In pitching, the trail wrist also plays a pivotal role because golfers tend to flip the wrist to try to lift the ball into the air. Like the trail elbow, that wrist should still have a little hinge at impact. 

One wrinkle in pitching: you have to control what the ball does in the air and on the ground, and the trail arm helps with both. It lets you deliver predictable clubface loft and make a solid strike, which imparts consistent spin on the ball so it rolls out as you expect. Hit some pitches where you straighten your trail arm before impact, then hit some where you let it straighten after the strike. You’ll become a believer real fast!

If you don’t do it

The lifting action that plagues poor pitchers has a distinct look if you freeze the swing right before the club reaches the ball [right]. The hands are back – the trail hand under the trail shoulder and its palm turning upwards. From this position, the clubhead bottoms out behind the ball, typically producing chunks or skulls. If you manage to get lucky and catch one solid, you still hit a weak shot because you’ve added loft to the clubface that you didn’t expect. Compare this to the correct image on the previous page [above]. The hands are centred on the body, the trail arm is pointing in front of the ball, and the chest is turning towards the target.
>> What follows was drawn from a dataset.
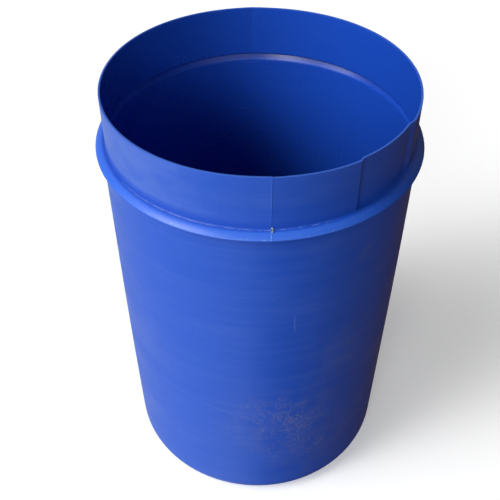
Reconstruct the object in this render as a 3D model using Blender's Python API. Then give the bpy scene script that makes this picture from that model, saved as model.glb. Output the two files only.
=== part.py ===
"""Plastic open head drum, open at the top, with no lid.

The real drum body is one hollow blow moulding. Here its shell is cut, as a saw would cut it,
into the zones that a person would name: base panel, foot ring, heel, side wall, bead and neck.
The taller zones are cut once more at the mould's parting plane, into a left and a right half,
and the neck's recessed panel is a zone of its own. Each zone is one closed solid.

Units are metres. The drum stands on z = 0, its axis is +Z, and its front is -Y.
Azimuths are in degrees, from the front (-Y) towards +X.
"""

import math

import bmesh
import bpy
from mathutils import Vector

# Driving dimensions.
HEIGHT = 0.8985
WALL = 0.0036
NECK_RADIUS = 0.282
NECK_STRAIGHT = 0.0992
BODY_TOP_RADIUS = 0.2886
BODY_BASE_RADIUS = 0.280
BODY_BARREL = 0.0016

# The raised bead under the neck, as tangent arcs: a fillet, a crowned shoulder that slopes down
# to a rounded edge, a sloping underside, and a fillet to the body. Angles are the slopes of the
# outward normal. The groove inside the bead ends in an arc of its own.
NECK_FILLET = 0.0015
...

That’s how you hit solid pitch shots with predictable loft.

Drill: The impact tap

The other drills got your body turning to impact (The Towel Turn) and your trail arm straightening correctly (The Throw). Now let’s get a club in your hands. Swing a 6-iron but stop halfway down, keeping the bend in your trail elbow and wrist [above left]. Then, turn your body forward until your hands are in front of the ball and stop [above middle]. Finally, tap the club into the ball, hitting it 10 yards or so [above right]. This teaches you to not lift or add loft to the face; just turn forward and straighten your arm to hit the ball. Ingrain those moves (pitching first, then full swing) to learn what great impact feels like.